Risks that caused the negative quarterly returns, including inflation, energy prices, monetary policy tightening, and the Russia/Ukraine conflict, still exist. As markets and investors tend to do, those risks get absorbed into the valuation framework and the current trade focuses on the increments of positive and negative change. We will see the degree that these risks have impacted the quarterly performance and forward outlook for individual companies starting the week of April 11th, as the first quarter earnings reporting season begins. The current consensus for the first quarter is 6.4% year-over-year earnings growth on 10.9% revenue growth.

In our Dissecting Headlines section, we look at the recent yield curve inversion.

 

Financial Market Update

 

Dissecting Headlines: Yield Curve Inversion

A yield curve is a line that plots yields, or interest rates, of bonds of the same credit quality across their calendar maturities. The most closely watched yield curve is that for U.S. Treasury debt as it is used as a benchmark for pricing debt of various credit qualities across the same time continuum. The yield curve is generally upward sloping since investors normally require higher yields for lending money for a longer period of time. When the yield on shorter term maturities is higher than that of longer term maturities, the yield curve becomes inverted.

The difference in yields between the two-year and ten-year U.S. treasury securities is the common data point used to determine if the yield curve is inverted. Last week, the two-year U.S. treasury note closed the week at 2.462% and ten-year U.S. treasury note closed the week at 2.390%.

While an inverted yield curve has often preceded recessions in recent decades, it does not cause them.
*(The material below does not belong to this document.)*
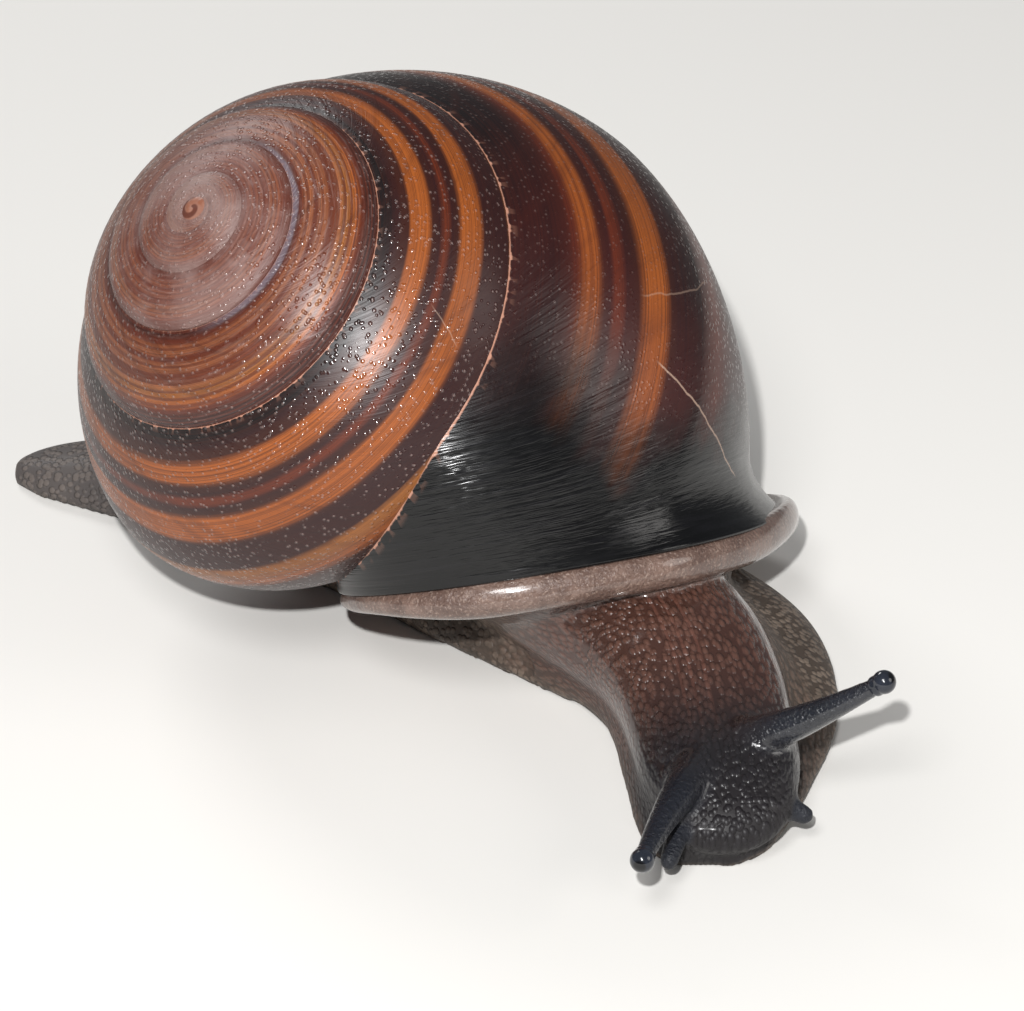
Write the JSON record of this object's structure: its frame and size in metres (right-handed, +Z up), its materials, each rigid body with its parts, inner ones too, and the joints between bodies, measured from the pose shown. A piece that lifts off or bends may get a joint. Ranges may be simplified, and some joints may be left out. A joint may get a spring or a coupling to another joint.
{
  "type": "banded land snail model",
  "caption": "Life-size still model of a banded land snail crawling, globose spiral shell on a long foot, head low with two pairs of feelers out.",
  "frame": {"origin": "a point of the flat sole, under the shell and near the middle of the foot", "axes": "+Z up from the sole, the head towards -Y and the tail towards +Y, the animal's left side towards +X"},
  "size_m": [0.0325, 0.0563, 0.0288],
  "materials": {
    "shell": "glossy shell banded orange-brown and dark purple-brown along the whorls, finely granulated, paler and worn at the apex",
    "shell_lip": "black glossy lip with growth lines",
    "mantle": "moist taupe skin with fine pale speckles",
    "flesh": "moist brown skin with pebble-like tubercles, darker towards the head",
    "feeler": "moist blue-black granular skin",
    "eye": "glossy dark bulb"
  },
  "bodies": {
    "root": {"shell_spire": "shell", "shell_body_whorl": "shell", "shell_lip": "shell_lip", "mantle_collar": "mantle", "trunk": "flesh", "neck": "flesh", "head": "flesh", "foot_front": "flesh", "foot_middle": "flesh", "foot_tail": "flesh", "tentacle_upper_left": "feeler", "tentacle_upper_right": "feeler", "tentacle_lower_left": "feeler", "tentacle_lower_right": "feeler", "eye_left": "eye", "eye_right": "eye"}
  },
  "joints": []
}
Bond investors expectations, reflected in the price of the ten-year, are where they view the longer-term yields should be. In the current inversion, the two-year has quickly repriced to a level closer to where the Federal Reserve has indicated the Fed funds rate could be in 6 to 18 months, so the two-year yield rising caused the inversion rather the ten-year yield falling rapidly. Yields on both maturities have moved up year-to-date with the two-year yield moving from 0.734% to 2.462% and the ten-year yield moving from 1.512% to 2.390%. The end of the Federal Reserve’s monthly bond purchase program and balance sheet wind down could eventually cause a more parallel upward shift.

While the Federal Reserve has outlined a systematic, and potentially aggressive, plan to raise short-term interest rates to fight inflation, the objective is not to push the economy into a recession. With only a single 0.25% increase so far in the Fed funds target rate, the Federal Reserve has multiple meetings to analyze the impact of its monetary policy tightening on the economy and make potential adjustments if necessary.